JDK-4122297 : javac's error messages are not appropriate for a private field.

======TP1======
1  class C extends S {
2      void f(){
3          java.lang.System.out.println("foo");
4      }
5  }
6
7  class S {
8      private int java;
9  }
======
% javac C.java
C.java:3: Variable java in class S not accessible from class C.
    java.lang.System.out.println("foo");
    ^
C.java:3: Attempt to reference field lang in a int.
   java.lang.System.out.println("foo");
       ^
2 errors
======

But by specification java isn't inherited in C and this program should compile.

It fixed in 1.2, but appears in 1.3 again

JDK-4240480 : name00705.html: JLS6.3 private members should not be inherited from superclasses

JDK-4249653 : new javac assumes that private fields are inherited by a subclass

And when generics come

JDK-6246814 : Private member of type variable wrongly accesible

JDK-7022052 : Invalid compiler error on private method and generics

---

However, by the JLS this member simply doesn't exist in the inherited type.

JLS 8.2. Class Members

Members of a class that are declared private are not inherited by subclasses of that class.

So b.foo is illegal because class B has no field named foo. It is no restriction, it is an absent field in B.

Java has strong typing and we cannot access fields that do not exist in B even if they exist in superclass A.

Cast (A) b is legal because B is a subclass of A.

A has a field named foo and we can access this private field because b(B b) is a function in class A even if b != this due to

JLS 6.6.1. Determining Accessibility

Otherwise, if the member or constructor is declared private, then access is permitted if and only if it occurs within the body of the top level class (§7.6) that encloses the declaration of the member or constructor.

Also if we write

class A {
  private int foo;
  void baz(A b) { b.foo = 42; }
}

class B extends A { }

class T {
  void x() {
    B b = new B();
    b.baz(b);
  }
}

It will compile because Java infer type arguments for polymorphic calls.

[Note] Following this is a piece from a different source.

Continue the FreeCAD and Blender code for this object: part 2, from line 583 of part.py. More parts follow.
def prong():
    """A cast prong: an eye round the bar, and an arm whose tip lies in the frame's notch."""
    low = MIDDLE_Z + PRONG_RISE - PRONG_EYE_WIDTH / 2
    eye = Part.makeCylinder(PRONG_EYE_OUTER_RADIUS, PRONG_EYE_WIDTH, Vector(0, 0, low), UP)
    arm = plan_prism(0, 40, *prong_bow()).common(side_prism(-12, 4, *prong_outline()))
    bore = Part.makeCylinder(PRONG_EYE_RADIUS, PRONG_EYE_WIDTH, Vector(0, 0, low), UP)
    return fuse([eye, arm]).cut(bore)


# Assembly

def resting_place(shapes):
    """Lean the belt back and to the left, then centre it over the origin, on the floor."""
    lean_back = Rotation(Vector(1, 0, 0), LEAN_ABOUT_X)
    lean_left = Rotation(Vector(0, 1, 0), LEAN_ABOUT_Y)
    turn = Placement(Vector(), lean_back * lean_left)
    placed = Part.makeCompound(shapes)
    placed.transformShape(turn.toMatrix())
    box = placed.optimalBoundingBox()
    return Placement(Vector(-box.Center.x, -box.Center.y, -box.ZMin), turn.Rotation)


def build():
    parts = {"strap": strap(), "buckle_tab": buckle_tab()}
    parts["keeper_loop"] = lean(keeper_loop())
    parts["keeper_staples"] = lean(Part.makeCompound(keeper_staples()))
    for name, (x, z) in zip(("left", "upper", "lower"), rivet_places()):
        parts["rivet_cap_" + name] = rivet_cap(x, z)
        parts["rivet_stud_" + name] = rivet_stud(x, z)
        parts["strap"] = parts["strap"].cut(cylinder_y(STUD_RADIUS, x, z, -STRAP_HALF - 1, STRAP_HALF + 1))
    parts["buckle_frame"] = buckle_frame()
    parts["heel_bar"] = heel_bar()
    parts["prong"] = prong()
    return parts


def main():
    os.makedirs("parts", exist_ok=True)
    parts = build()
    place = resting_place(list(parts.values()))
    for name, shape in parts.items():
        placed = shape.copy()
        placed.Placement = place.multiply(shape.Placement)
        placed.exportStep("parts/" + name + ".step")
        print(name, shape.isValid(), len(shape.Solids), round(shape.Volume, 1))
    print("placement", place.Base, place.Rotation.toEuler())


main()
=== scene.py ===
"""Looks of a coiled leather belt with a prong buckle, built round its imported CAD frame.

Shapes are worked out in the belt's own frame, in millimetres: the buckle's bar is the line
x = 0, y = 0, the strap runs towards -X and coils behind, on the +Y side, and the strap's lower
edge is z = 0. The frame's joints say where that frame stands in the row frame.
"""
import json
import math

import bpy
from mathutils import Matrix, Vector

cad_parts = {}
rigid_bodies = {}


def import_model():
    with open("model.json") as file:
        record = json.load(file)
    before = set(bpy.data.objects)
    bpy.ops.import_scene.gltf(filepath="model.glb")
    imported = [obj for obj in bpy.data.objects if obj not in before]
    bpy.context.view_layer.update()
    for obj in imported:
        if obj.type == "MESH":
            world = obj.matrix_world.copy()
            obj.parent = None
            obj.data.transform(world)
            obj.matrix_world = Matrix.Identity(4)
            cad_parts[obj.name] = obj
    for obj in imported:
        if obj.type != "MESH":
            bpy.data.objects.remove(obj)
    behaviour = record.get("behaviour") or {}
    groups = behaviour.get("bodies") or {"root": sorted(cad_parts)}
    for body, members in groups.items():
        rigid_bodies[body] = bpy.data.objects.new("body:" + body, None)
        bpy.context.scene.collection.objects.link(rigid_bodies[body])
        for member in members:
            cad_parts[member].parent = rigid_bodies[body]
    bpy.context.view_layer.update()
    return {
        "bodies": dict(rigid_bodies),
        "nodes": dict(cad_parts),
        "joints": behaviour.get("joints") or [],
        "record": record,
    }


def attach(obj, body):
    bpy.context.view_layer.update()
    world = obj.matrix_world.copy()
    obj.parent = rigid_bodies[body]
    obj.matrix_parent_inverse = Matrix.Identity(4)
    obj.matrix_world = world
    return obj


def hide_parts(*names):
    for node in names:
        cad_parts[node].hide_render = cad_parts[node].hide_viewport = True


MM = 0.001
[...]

JLS 15.12.2.7. Inferring Type Arguments Based on Actual Arguments:

A supertype constraint T :> X implies that the solution is one of supertypes of X. Given several such constraints on T, we can intersect the sets of supertypes implied by each of the constraints, since the type parameter must be a member of all of them. We can then choose the most specific type that is in the intersection

Answer 3

Isn't this what the default access modifier is for?

Try this :

public class blah{
    static class A {
        int foo;
        void bar(B b) {b.foo=42;}
    }
    static class B extends A {

    }
}

You cannot access the private member directly from an ancestor, that is what private means. Now why does it work when you cast? And does that mean the documentation is incorrect?

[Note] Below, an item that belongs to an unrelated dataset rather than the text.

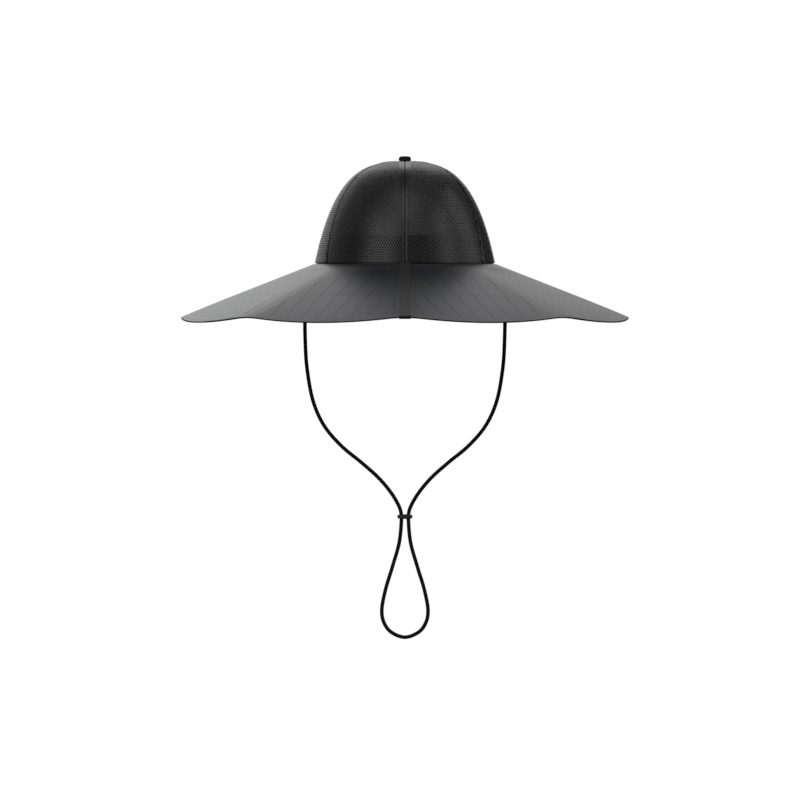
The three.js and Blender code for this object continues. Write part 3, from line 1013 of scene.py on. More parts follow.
class NodeBuild:
    """A Geometry Nodes tree that is built in code, run on one piece and turned into plain mesh."""

    def __init__(self, name: str, inputs: dict[str, str]) -> None:
        """Starts a tree.

        Args:
            name: the tree's name.
            inputs: the socket type of each named input beside the geometry.
        """
        self.tree = bpy.data.node_groups.new(name, "GeometryNodeTree")
        sockets = self.tree.interface
        sockets.new_socket("Geometry", in_out="INPUT", socket_type="NodeSocketGeometry")
        self.keys = {
            key: sockets.new_socket(key, in_out="INPUT", socket_type=kind).identifier
            for key, kind in inputs.items()
        }
        sockets.new_socket("Geometry", in_out="OUTPUT", socket_type="NodeSocketGeometry")
        self.given = add_node(self.tree, "NodeGroupInput").outputs

    def end(self, geometry: bpy.types.NodeSocket) -> None:
        """Ends the tree in Realize Instances and Set Material.

        Args:
            geometry: what the tree has made.
        """
        realized = add_node(self.tree, "GeometryNodeRealizeInstances", {0: geometry})
        made = add_node(
            self.tree,
            "GeometryNodeSetMaterial",
            {"Geometry": realized.outputs[0], "Material": self.given["Material"]},
        )
        add_node(self.tree, "NodeGroupOutput", {0: made.outputs[0]})

    def run(self, name: str, start: bpy.types.Mesh, values: dict[str, Any]) -> bpy.types.Object:
        """Runs the tree on a mesh.

        Args:
            name: the new piece's name.
            start: the mesh that the tree starts from.
            values: what the named inputs are set to.

        Returns:
            The finished piece, as plain mesh.
        """
        carrier = add_piece(f"{name}_start", start)
        modifier = carrier.modifiers.new("build", "NODES")
        modifier.node_group = self.tree
        for key, value in values.items():
            modifier[self.keys[key]] = value
        carrier.update_tag()
        bpy.context.view_layer.update()
        evaluated = carrier.evaluated_get(bpy.context.evaluated_depsgraph_get())
        mesh = bpy.data.meshes.new_from_object(evaluated)
        bpy.data.objects.remove(carrier)
        bpy.data.meshes.remove(start)
        return add_piece(name, mesh)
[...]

I mentioned to a colleague that the java documentation may be erroneous and he points out that you are actually setting the value of foo from inside class A. So everything is correct. You cannot (because it is private) access foo from an descendant, so you must cast. And you cannot do that outside of the body of A.

I believe this is the correct answer.

Answer 4

You can't say b.foo because foo is private and thus will not be inherited, as a result the B class can't see the foo variable and is not aware if a variable named foo even exist - unless its marked protected (as you said) or default (as they are in the same package i guess) or public.

If you want to use foo without using an explicit cast like your second example you must use this.foo or just foo which has an implicit this. As Javadocs specified, the this keyword main reason is to prevent that:

The most common reason for using the this keyword is because a field is shadowed by a method or constructor parameter.

When you used ((A) b) you are casting the reference type and the compiler will see it like if you are using an A reference variable type, in other words something like A a, and a.foo is completely legal.

An illustrated summary of visibility and access to superclass's private instance variables:

Answer 5

The specification for field access expressions, chapter 15.11 says:

If the identifier does not name an accessible member field in type T, then the field access is undefined and a compile-time error occurs.

From the perspective of super class, looking at the types, I'd argue that the member is not accessible, hence the error.

I think the case you're presenting is closer to accessing a member as a field, which is shown in example 15.11-1-1.

class S           { int x = 0; }
class T extends S { int x = 1; }
class Test1 {
    public static void main(String[] args) {
        T t = new T();
        System.out.println("t.x=" + t.x + when("t", t));
        S s = new S();
        System.out.println("s.x=" + s.x + when("s", s));
        s = t;
        System.out.println("s.x=" + s.x + when("s", s));
    }
    static String when(String name, Object t) {
        return " when " + name + " holds a "
                        + t.getClass() + " at run time.";
    }
}

Just to answer your question:

Kindly explain what sort of bad code the restriction is protecting against.

Please consider following snippet.

public class X {
    private int a;

    public void bar(Z z) {
        z.a // not visible, but if was, what 'a' 
            // would you actually access at this point 'X' or 'Z'
    }
}

public class Z extends X {
    private int a;
}

Answer 6

We can't inherit the private fields or methods. So in your code Class B is completely unaware of variable foo even though you're accessing from its own class A.

Answer 7

Java is finicky about accessing private variables via a reference type that shouldn't have access to that variable. You should be able to do this legally by writing ((A) b).foo = 42.